The Discomfort of Having Capacity

By Danielle Ng | Meditative Insights — Charlotte, NC

 
 

When you stop spending energy on self‑negotiation, something subtle shifts: you suddenly have mental space that didn’t exist before. It doesn’t arrive as a flood of free time or abundant energy, but the difference becomes noticeable. Your thoughts slow. Your nervous system softens. You have room where there used to be tension.

This change can feel strange.

Many people expect more capacity to feel like relief; a deep breath after long internal effort. Instead, it often shows up as restlessness or confusion. You are no longer caught in conflict, but you also don’t quite know how to just be without it. Your nervous system has grown accustomed to a baseline of internal noise, and it takes time to recognize quiet as safety.

When Space Feels Like a Problem

You spent years negotiating with yourself:

Should I answer that message?

Is it okay to agree to this plan?

Should I push through, or should I rest?

Then you changed your approach. You set standards and stopped revisiting decisions that had already been made. Suddenly, those internal debates weren’t consuming your attention anymore.

You might have expected this to feel immediately good. But instead, the quiet can feel empty at first. You were so used to internal chatter that its absence feels unfamiliar. Stillness creates a different kind of experience. It isn’t loud. It isn’t demanding. But because you haven’t lived inside it before, your system doesn’t immediately register it as ease. You may find yourself searching for something to fill that space; a new project, another habit to adopt, something to think about. This pattern shows up not because something needs fixing, but because your system interprets quiet as something that needs a response.

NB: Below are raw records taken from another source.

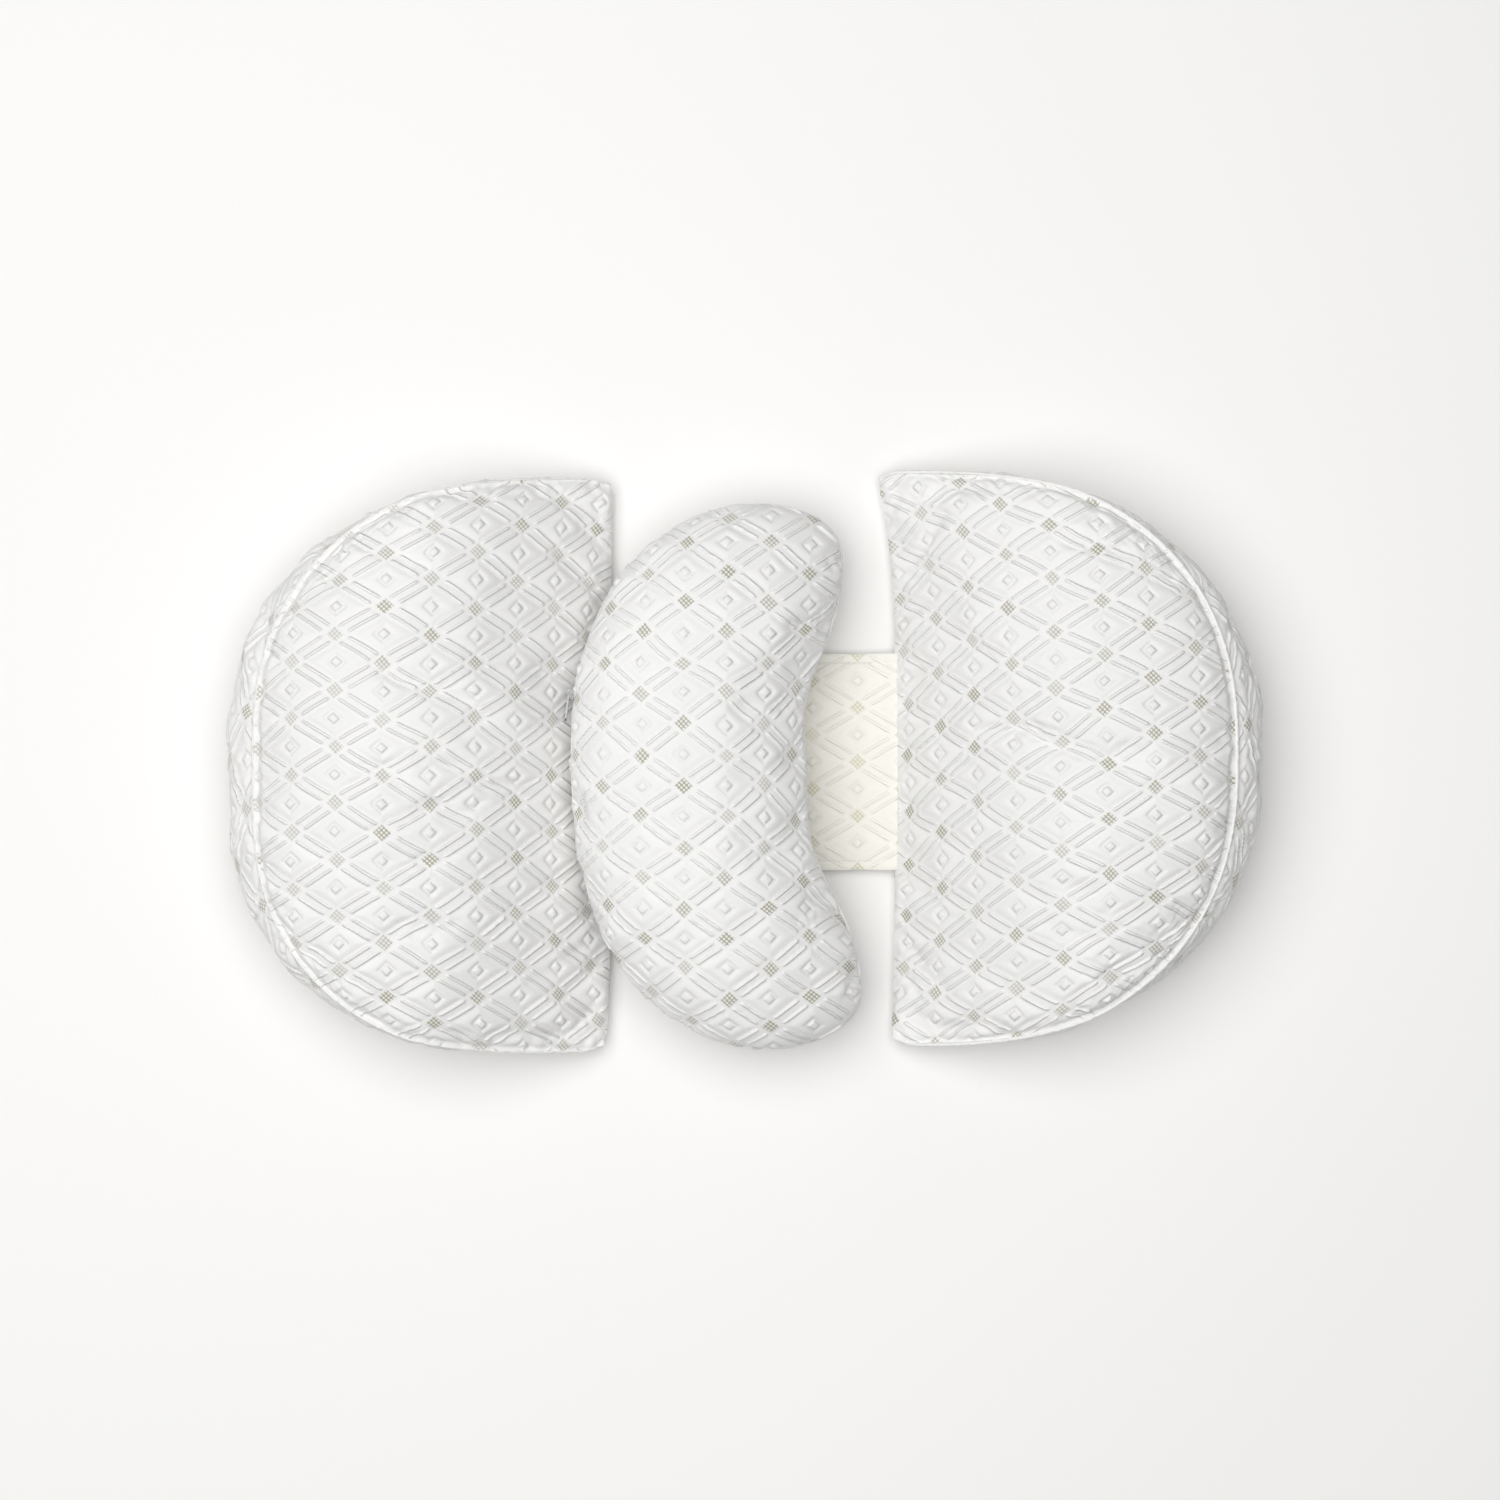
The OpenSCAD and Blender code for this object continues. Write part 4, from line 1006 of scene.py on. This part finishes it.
# Hook-and-loop patches: CAD node, colour and depth of the pile in metres.
PATCHES = (("strap_loop_patch", (0.80, 0.79, 0.75), 0.0006), ("strap_hook_patch", (0.72, 0.71, 0.68), 0.0004))
for name, colour, depth in PATCHES:
    look, tree, shader = new_material(name + "_pile")
    pile = noise(tree, 1400.0, 4.0)
    tree.links.new(mixed(tree, pile, colour, tuple(c * 0.8 for c in colour)), shader.inputs["Base Color"])
    shader.inputs["Roughness"].default_value = 0.9
    bumped(tree, shader, pile, depth, 1.0)
    frame["nodes"][name].data.materials.clear()
    frame["nodes"][name].data.materials.append(look)

# ---------------------------------------------------------------- stage, light, camera


floor_look, _, floor_shader = new_material("floor")
floor_shader.inputs["Base Color"].default_value = (0.90, 0.892, 0.878, 1)
floor_shader.inputs["Roughness"].default_value = 0.9
bpy.ops.mesh.primitive_plane_add(size=14, location=(0, 0, -0.0006))
floor = bpy.context.object
floor.name = "floor"
floor.data.materials.append(floor_look)


# One round soft lamp, nearly overhead and a little to the left, aimed at the middle of the object.
LAMP_PLACE, LAMP_SIZE, LAMP_POWER = Vector((-0.45, 0.2, 2.7)), 3.6, 94
key_data = bpy.data.lights.new("key", "AREA")
key_data.shape, key_data.size, key_data.energy = "DISK", LAMP_SIZE, LAMP_POWER
key = bpy.data.objects.new("key", key_data)
bpy.context.collection.objects.link(key)
key.location = LAMP_PLACE
key.rotation_euler = (-LAMP_PLACE).to_track_quat("-Z", "Y").to_euler()

SKY_COLOUR, SKY_STRENGTH = (0.98, 0.99, 1.0, 1), 0.18
world = bpy.data.worlds.new("studio")
world.use_nodes = True
world.node_tree.nodes["Background"].inputs["Color"].default_value = SKY_COLOUR
world.node_tree.nodes["Background"].inputs["Strength"].default_value = SKY_STRENGTH
scene = bpy.context.scene
scene.world = world
scene.view_settings.view_transform = "Standard"

# The photo looks straight down, as an 85 mm lens does from about two and a half metres.
CAMERA_PLACE, FOCAL_MM, SENSOR_MM = (0.0034, 0.0082, 2.464), 85, 36
lens = bpy.data.cameras.new("camera")
lens.lens, lens.sensor_width = FOCAL_MM, SENSOR_MM
camera = bpy.data.objects.new("camera", lens)
bpy.context.collection.objects.link(camera)
camera.location = CAMERA_PLACE
camera.rotation_euler = (0, 0, 0)
scene.camera = camera
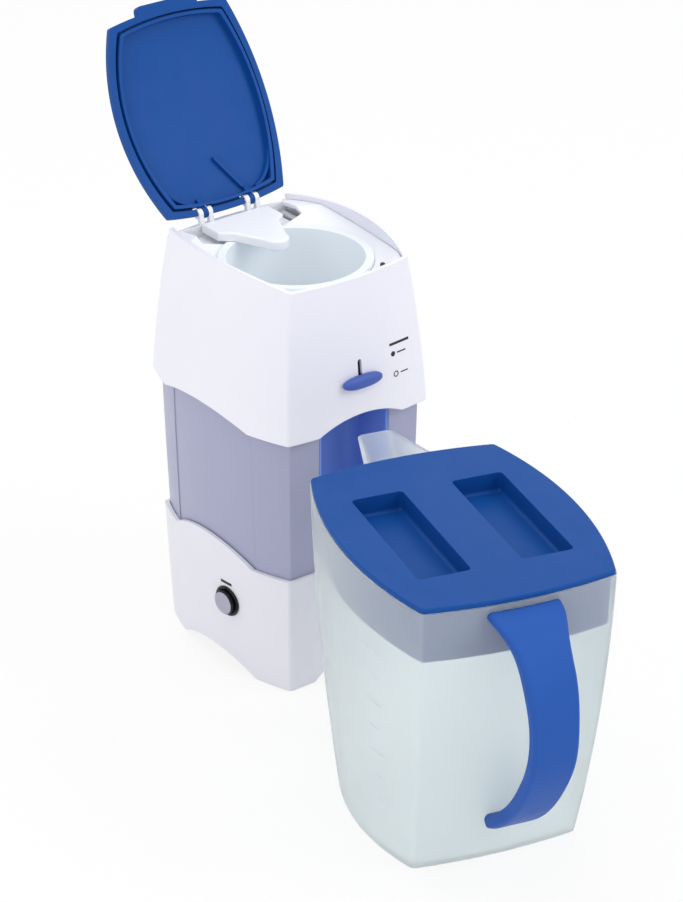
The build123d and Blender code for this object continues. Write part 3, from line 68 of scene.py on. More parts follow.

Capacity Doesn’t Always Feel Like Ease

Having mental capacity means your attention isn’t constantly tied up in debate. But having room to notice life clearly doesn’t automatically translate into feeling calm. With the noise reduced, you begin to see aspects of your life that were overshadowed before:

  • a relationship that drains you,

  • a job that no longer feels aligned,

  • patterns that no longer support your wellbeing.

Recognizing these things isn’t a sign of failure. It is clarity. And clarity often brings discomfort when attention is no longer pulled away from what’s real.

The Impulse to Fill Space

When capacity arrives, it’s tempting to fill it right away. You pick up a new project. You add something to your routine. You commit to another goal. This impulse often shows up simply as a reaction to the quiet. Your system is trying to make sense of space it has never had before.

Space isn’t a hole to fill. It is a place where life unfolds without constant pressure to decide.

If you fill that space too quickly, you bypass the deeper work that stillness invites. The real opportunity now is to notice what happens when you give room to what is, not to what you think should be happening next.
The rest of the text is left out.